High median tenure is not necessarily a sign of a healthy industry: The "publishing, except internet" sector, which I happen to know a lot about from personal experience, has shed 30 percent of its jobs since 2000, but median tenure has risen to 5.7 years from 4.2 because the survivors are holding tight to their jobs and not a lot of new people have been hired. (My current job tenure, in case you were wondering, is 2.3 years, and the average job tenure over the course of my career has been 4.7 years.)
Utilities, meanwhile, have seen employment hold pretty steady over the past decade-plus (there was a big decline in the 1990s) but experienced a sharp decline in median tenure (from 13.4 years in 2002 to 7.4 in 2016) due to a wave of retirements.

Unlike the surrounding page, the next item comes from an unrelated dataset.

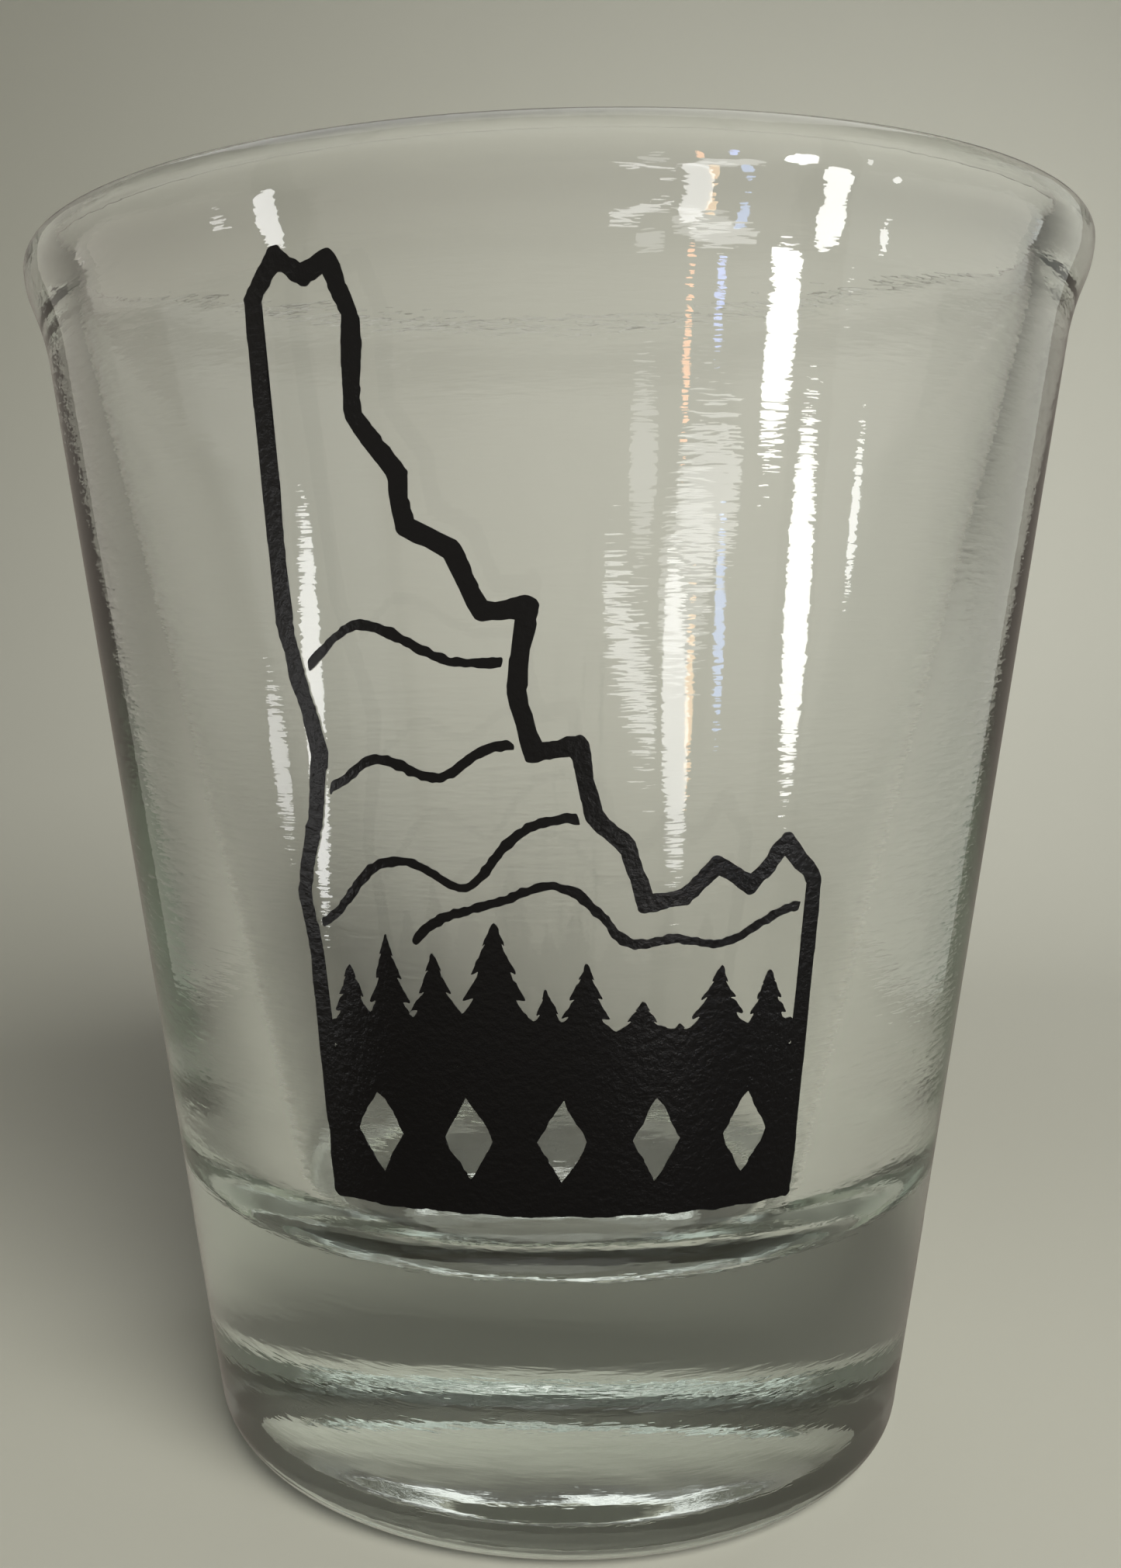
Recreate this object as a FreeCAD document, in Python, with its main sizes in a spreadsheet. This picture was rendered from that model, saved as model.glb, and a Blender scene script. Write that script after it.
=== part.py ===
import FreeCAD, Part
import math
import os

import Sketcher

# Souvenir shot glass: one pressed glass body with a fired black print on its front.
# Millimetres, +Z up. The glass stands on z = 0 and turns about Z, and the print faces -Y.

doc = FreeCAD.newDocument("ShotGlass")
sheet = doc.addObject("Spreadsheet::Sheet", "Sizes")

# Alias, value in millimetres, what it is.
SIZES = (
    ("glass_height", 59.0, "foot to top of rim"),
    ("rim_radius", 25.5, "outside of the lip"),
    ("foot_radius", 17.75, "straight wall line, carried down to the foot"),
    ("lip_flare", 0.35, "lip beyond the straight wall line at the rim's height"),
    ("lip_height", 4.0, "flared lip, down from the rim"),
    ("lip_land", 1.7, "widest part of the lip, down from the rim"),
    ("lip_blend", 9.0, "soft change from the wall into the lip"),
    ("lip_round", 3.2, "soft outside of the lip"),
    ("rim_thickness", 2.1, "glass across the rim"),
    ("rim_round", 0.95, "fire polished edges of the rim"),
    ("floor_height", 12.1, "foot to inside floor"),
    ("floor_wall", 5.87, "glass between the wall line and the inside corner"),
    ("floor_fillet", 5.0, "inside corner round"),
    ("heel_round", 2.2, "outside corner round at the foot"),
    ("foot_ring", 8.2, "width of the standing ring, in from the wall line"),
    ("foot_hollow", 0.9, "rise of the hollow under the foot"),
    ("foot_round", 0.6, "inner round of the standing ring"),
    ("ink_thickness", 0.06, "fired enamel on the glass"),
    ("print_bottom", 17.3, "foot to lower edge of the print"),
    ("print_top_gap", 3.8, "top of the print to top of rim"),
    ("print_width", 22.4, "round the glass at the print's middle height"),
    ("outline_width", 0.7, "heavy line"),
    ("ridge_width", 0.37, "light line"),
    ("ridge_gap", 0.25, "clear glass between a light line and the heavy one"),
    ("band_height", 6.2, "solid band above the heavy bottom line"),
    ("forest_floor", 1.1, "solid undergrowth below the firs"),
    ("lozenge_width", 2.3, "clear lozenge in the band"),
    ("lozenge_height", 3.7, "clear lozenge in the band"),
    ("lozenge_rise", 2.6, "middle of the lozenges above the heavy bottom line"),
)
for row, (alias, value, note) in enumerate(SIZES, 1):
    sheet.set(f"A{row}", note)
    sheet.set(f"B{row}", str(value))
    sheet.setAlias(f"B{row}", alias)
doc.recompute()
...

But let's get back to those government workers, especially federal government workers, whose long tenure does seem to reflect a high level of job security. It also might explain some of the resentment and incomprehension of government felt among the general populace. The Congressional Budget Office recently did another of its comparisons of compensation in the federal government with that of the private sector and found once again that federal workers get a moderately better deal overall (17 percent higher total compensation) than private-sector ones "after accounting for certain observable characteristics of workers." 1 The median job tenure differential is much bigger than that: 8.8 years for federal workers in 2016 to 3.7 years for private-sector workers. It's almost as if they're working in different countries.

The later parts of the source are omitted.